Here, the district court entered its dismissal order on July 12, 2016. On July 18, 2016, Colter filed an unopposed motion for an extension of time to file a Rule 59(e) motion. The district court granted Colter’s motion, though it was without authority to do so. See Fed. R. Civ. P. 6(b)(2). Colter then filed her Rule 59(e) motion on August 24, 2016, more than 28 days after the entry of the district court’s dismissal order, which rendered the motion untimely. The district court denied Colter’s Rule 59(e) motion on January 7, 2017, and Colter noted an appeal from both the dismissal order and the order denying her Rule 59(e) motion on January 17, 2017. Omni noted its cross-appeal on January 27, 2017.

Because Colter’s Rule 59(e) motion was not timely filed, the appeal period for the dismissal order was not tolled by the filing of that motion. See Fed. R. App. P. 4(a)(4)(A). Consequently, Colter’s appeal from the dismissal order was filed well after the 30-day appeal period expired. We therefore lack jurisdiction to consider the district court’s dismissal order.
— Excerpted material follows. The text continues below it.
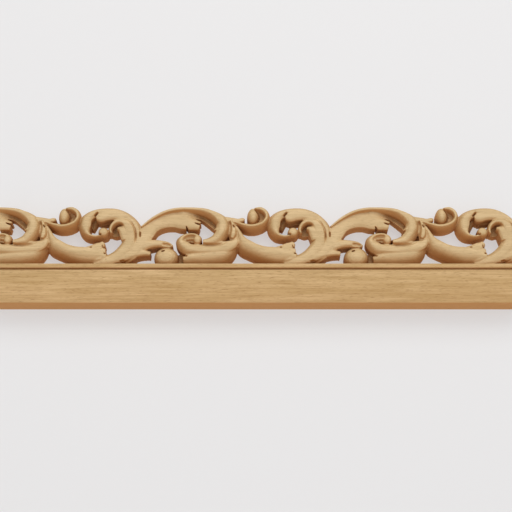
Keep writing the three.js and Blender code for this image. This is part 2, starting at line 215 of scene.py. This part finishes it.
# Gouge lines, in squares: the way that each runs, its width to the right and to the left of
# that way, and its depth in millimetres. It runs out to nothing at both ends.
GOUGES = [
    ([(82, 44), (86, 40), (88.6, 35.5), (89.8, 30), (89.8, 21)], 1.1, 1.1, 1.7),
    ([(94.2, 33), (94.3, 30), (94.3, 27)], 1.1, 1.1, 2.6),
    ([(77.5, 38.2), (75.5, 39.3), (73, 40), (69, 38)], 0.9, 0.9, 1.4),
    ([(76.5, 36.6), (74.5, 37.4), (72, 37)], 0.7, 0.7, 0.9),
    ([(43.5, 17.8), (46.4, 17.2)], 0.8, 0.8, 1.5),
    ([(56.6, 17.2), (58.6, 17.4), (61, 17.2)], 0.8, 0.8, 2.6),
    ([(56.2, 19.8), (56.8, 18.6), (56.8, 17.2)], 0.6, 0.6, 1.4),
    ([(58, 11.6), (60.4, 11.4)], 0.7, 0.7, 2),
    ([(74, 3.6), (77.5, 4.6), (80, 4)], 1, 1, 2.4),
    ([(137, 9.3), (139.5, 10.2), (142.5, 9.6)], 1, 1, 2.4),
    ([(-3.5, 39), (-2.4, 37.4), (-1.5, 36)], 0.8, 0.8, 2.2),
    ([(51.6, 51.4), (50, 49.8), (47.6, 47.2)], 1.2, 1.2, 3.4),
    ([(18, 56.8), (19.4, 53.8), (22, 50.8), (23.4, 47.8), (22, 43.6), (18.6, 40.6)], 1, 1, 2.6),
    ([(116, 20.6), (121.4, 20.2), (126.4, 18.6)], 2.4, 1.5, 2.2),
    ([(143.4, 23), (146, 22), (149.4, 21.6)], 1, 1, 3),
    ([(154.6, 19.9), (161, 19), (168, 18.8), (175, 19.8), (182, 22.4)], 1.2, 2.5, 2.3),
    ([(116.8, 13.6), (118.6, 14)], 1, 1, 3.4),
    ([(52.2, 30.9), (53.8, 30.2), (55.4, 29.8)], 0.9, 0.9, 3.2),
]

# The oak's colours and the painted light and shade laid over them, and how strongly the later ones
# cover what lies under them.
DARK_BAND = (0.53, 0.35, 0.155, 1)
LIGHT_BAND = (0.72, 0.50, 0.26, 1)
STREAK, STREAK_SHARE = (0.42, 0.255, 0.10, 1), 0.55
PORE, PORE_SHARE = (0.27, 0.14, 0.05, 1), 0.6
# Painted highlight: a lighter colour on carved faces that turn to the front, towards the lamps.
FRONT_HIGHLIGHT, FRONT_HIGHLIGHT_SHARE = (0.80, 0.62, 0.37, 1), 0.36
# Painted shade: darker and redder on undersides and steep sides.
UNDERSIDE_SHADE, UNDERSIDE_SHADE_SHARE = (0.58, 0.27, 0.092, 1), 0.85
# Painted shade in hollows, creases, sunk grounds and the quirk.
HOLLOW_SHADE = (0.25, 0.075, 0.014, 1)
QUIRK_SHADE = 0.45  # at least this dark in the quirk
SUNK_SHADE = 0.42  # at least this dark on a sunk ground


def curve(points, t):
    """A smooth curve through the points, at t from 0 to 1."""
    spans = len(points) - 1
    i = min(int(t * spans), spans - 1)
    u = t * spans - i
    rows = [np.array(point, float) for point in points]
    a = rows[i - 1] if i else 2 * rows[0] - rows[1]
    b, c = rows[i], rows[i + 1]
    d = rows[i + 2] if i + 2 <= spans else 2 * rows[-1] - rows[-2]
    bend = (2 * a - 5 * b + 4 * c - d) * u ** 2 + (3 * b - a - 3 * c + d) * u ** 3
    return 0.5 * (2 * b + (c - a) * u + bend)


def place(x, z):
    """A place on the squared paper, in metres."""
    return x * SQUARE_X, BAND_TOP + z * SQUARE_Z


def section(faces, points, t, corners):
    """The ring of corners of a strand's section at t."""
    x, z, half, crest = curve(points, t)
    nudge = 1e-3
    before, after = curve(points, max(t - nudge, 0)), curve(points, min(t + nudge, 1))
    run = np.array([(after[0] - before[0]) * SQUARE_X, (after[1] - before[1]) * SQUARE_Z])
    run = run / np.linalg.norm(run)
    middle = place(x, z)
    half = max(half, 0.05) * SQUARE
    profile = curve(faces, t) if len(faces) > 1 else faces[0]
    ring = []
    for n in range(corners):
        share = n / (corners - 1)
        height = float(curve([(value,) for value in profile], share)[0])
        offset = (2 * share - 1) * half
        depth = height * crest * SCROLL_DEPTH
        ring.append(Vector((middle[0] - run[1] * offset, -depth, middle[1] + run[0] * offset)))
    return [Vector((ring[0].x, 0, ring[0].z)), *ring, Vector((ring[-1].x, 0, ring[-1].z))]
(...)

See Bowles, 551 U.S. at 214.

Colter seeks to avoid this result by arguing that she believed her Rule 59(e) motion would be timely filed and toll the appeal period because the district court granted her motion for an extension of time to file her Rule 59(e) motion. Colter’s argument relies on the “unique circumstances doctrine.” See Alston v. MCI Commc’ns Corp., 84 F.3d 705, 706-07 (4th Cir. 1996) (describing doctrine). Assuming that the unique circumstances doctrine was not wholly vitiated by Bowles, 551 U.S. at 214, we conclude that Colter’s argument under that doctrine is foreclosed by our decision in Panhorst v. United States, 241 F.3d 367 (4th Cir. 2001). In Panhorst, we observed that “a party cannot reasonably rely on a district court’s improper extension of time where the party requests relief that, as a plain reading of the Rules [of Civil Procedure] would show, is beyond the court’s authority.” Id. at 373. Accordingly, Colter could not have reasonably relied on the district court’s order granting her an extension of time to conclude that her Rule 59(e) motion would be timely filed.

We do, however, have jurisdiction to review the district court’s order denying Colter’s Rule 59(e) motion and denying Omni’s request for sanctions. Beginning with Colter’s postjudgment motion, because the motion was filed beyond the 28-day period provided in Rule 59(e), the district court should have construed the motion as a Fed. R. Civ. P. 60(b) motion.* See MLC Auto., LLC v. Town of S. Pines, 532 F.3d 269, 278 (4th Cir. 2008); Dove v. CODESCO, 569 F.2d 807, 809 (4th Cir. 1978). Nevertheless, we have reviewed the denial of Colter’s postjudgment motion under the standards for both Rule 59(e) and Rule 60(b), and we conclude that the district court did not abuse its discretion in denying the motion. See Aikens v. Ingram, 652 F.3d 496, 501 (4th Cir. 2011) (en banc) (stating standard of review for Rule 60(b) motion); Robinson v. Wix Filtration Corp., 599 F.3d 403, 407-13 (4th Cir. 2010) (same for Rule 59(e) motion and considering both Rule 59(e) and Rule 60(b) standards on appeal from denial of motion construed by district court as Rule 59(e) motion).

Finally, we discern no abuse of discretion in the district court’s denial of Omni’s request for sanctions because Omni failed to adhere to the mandates of Fed. R. Civ. P. 11(c)(2). See Am. Reliable Ins. Co. v. Stillwell, 336 F.3d 311, 321 (4th Cir. 2003). Omni’s request for sanctions was not contained in a separate motion, and Omni also ran afoul of Rule 11(c)(2)’s safe harbor provision. See Brickwood Contractors, Inc. v. Datanet Eng’g, Inc., 369 F.3d 385, 389 (4th Cir. 2004) (en banc).

Accordingly, we affirm the district court’s order denying Colter’s postjudgment motion and denying Omni’s request for sanctions, and we dismiss Colter’s appeal from the district court’s dismissal order. We dispense with oral argument because the facts and legal contentions are adequately presented in the materials before this court and argument would not aid the decisional process.

 

AFFIRMED IN PART; DISMISSED IN PART

 

All Citations

--- Fed.Appx. ----, 2018 WL 898679

Footnotes

 

*

 

Colter raises this point in relation to the timeliness of her appeal from the dismissal order and contends that, if her Rule 59(e) motion was untimely, then the motion should be construed as a timely filed Rule 60(b) motion. However, construing Colter’s Rule 59(e) motion as a Rule 60(b) motion does not affect the untimeliness of her appeal from the dismissal order because a Rule 60(b) motion only tolls the appeal period if filed within 28 days of the entry of judgment, Fed. R. App. P. 4(a)(4)(A)(vi), and Colter’s motion was not filed within that period.